日本もそうですが、中国でも昔は字は右から左に読むものでした。
「園物動の野上」みたいな昔の看板を見たことありますよね。
19世紀から20世紀にかけて、近代化に伴って西洋風に左から「上野の動物園」と書くようになったのです。
そんな時代に中国の生物学界も西洋式を真っ先に取り入れ、パンダを「猫熊」と表記した。
でも右から読む習慣のほうがまだ強かったので、ほとんどの人は右から「熊猫」と読む。
「この動物はクマネコなのだ」と勘違いが一般的に共有されてしまったのです。
これが「大猫熊」や日本語の「猫みたいな熊」であったなら、左から読むのだとわかったと思うのですが、「猫熊」の二文字ではどっちから読んでもニュアンスは通じたのでしょう。
平仮名は偉大だと思う。(ちょっと愛国心)
以来、パンダは「熊猫」となり、これでいいやと修正もされずにいる。
台湾ではパンダは「猫熊」でも通じるそうです
まあ、パンダの愛らしさがネコっぽいのかもしれません。
実はパンダとネコはそこまで遠くもないのです。
パンダは肉食!ネズミだって食べる!
ジャイアントパンダの分類は食肉目クマ科ジャイアントパンダ。
食肉目とはネコ目のことです。
生物のグループは大きい順に
界・門・綱・目・科・属・族・種
パンダは(レッサーも)ネコグループの動物なのです。
これを見る限り、ネコでもあり、クマでもある。
ここで気になるのは“食肉”目であること。
ネコ目はイヌやクマを含む、肉食動物のカテゴリー。
「パンダが肉食?あいつら笹食ってるでしょう」と思いますよね。
パンダと笹は、コアラにユーカリ、コタツにミカンくらい鉄板の組み合わせです。
実際にパンダは起きていれば笹を食べ、あとは寝ているというニートな動物ですが、ごくたまに虫やネズミなどの小動物も食べます。
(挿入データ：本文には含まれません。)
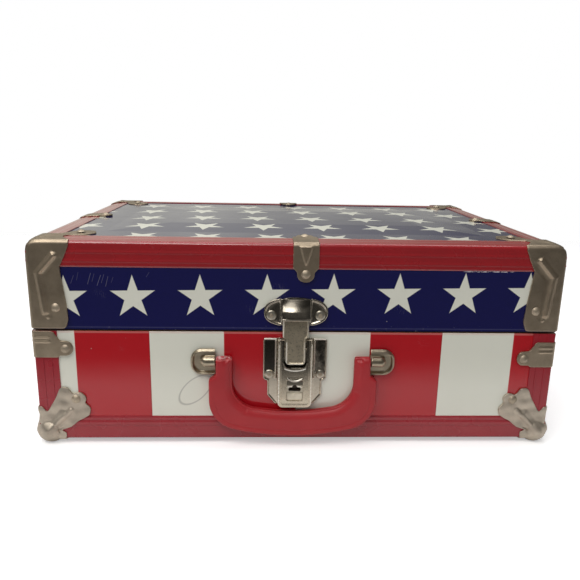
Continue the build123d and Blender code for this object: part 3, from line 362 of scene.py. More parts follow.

笹ばかり食べているのは、パンダが他のネコ族クマ族に生存競争で負けて、中国の山奥に追いやられてしまい、笹しか食べるものがないから。
たまに食べられる肉も実は大好物。
パンダがネズミを食って、口の周りに血をつけているのは想像しにくいですかね。
平和そうに見えて、パンダは人里で家畜を襲うこともある。
人気のアイドルだって中身はダークだったりするのです!
この辺は動物園では見られない光景ですね。
動物園もアイドルにそんな凶暴性を見せられても困ります。
そもそもパンダは食費が年間1.000万円。
中国に払っているレンタル料も年1億近い。
ブリッ子して客を呼んでもらわなけりゃ割りに合わないってもんですよ。
まとめ
レッサーパンダが「ネコみたいなクマ」で「猫熊」。
レッサーと同一視されたジャイアントパンダは「大きい」「猫熊」。
でも読む方向が間違われて、いつの間にか「大熊猫」になった。
勘違いでメジャーになって、確立されてしまった漢字だったのです。
まあ、クマとネコが入れ替わっただけだし、普及してしまえば「大熊猫」もアリかな~と思う。
動物の漢字は「なんで?」っていうのもけっこう多いんですよ。
イルカが海豚とか、トドが海馬とか。
パンダの大熊猫はまだマシなのかもしれません。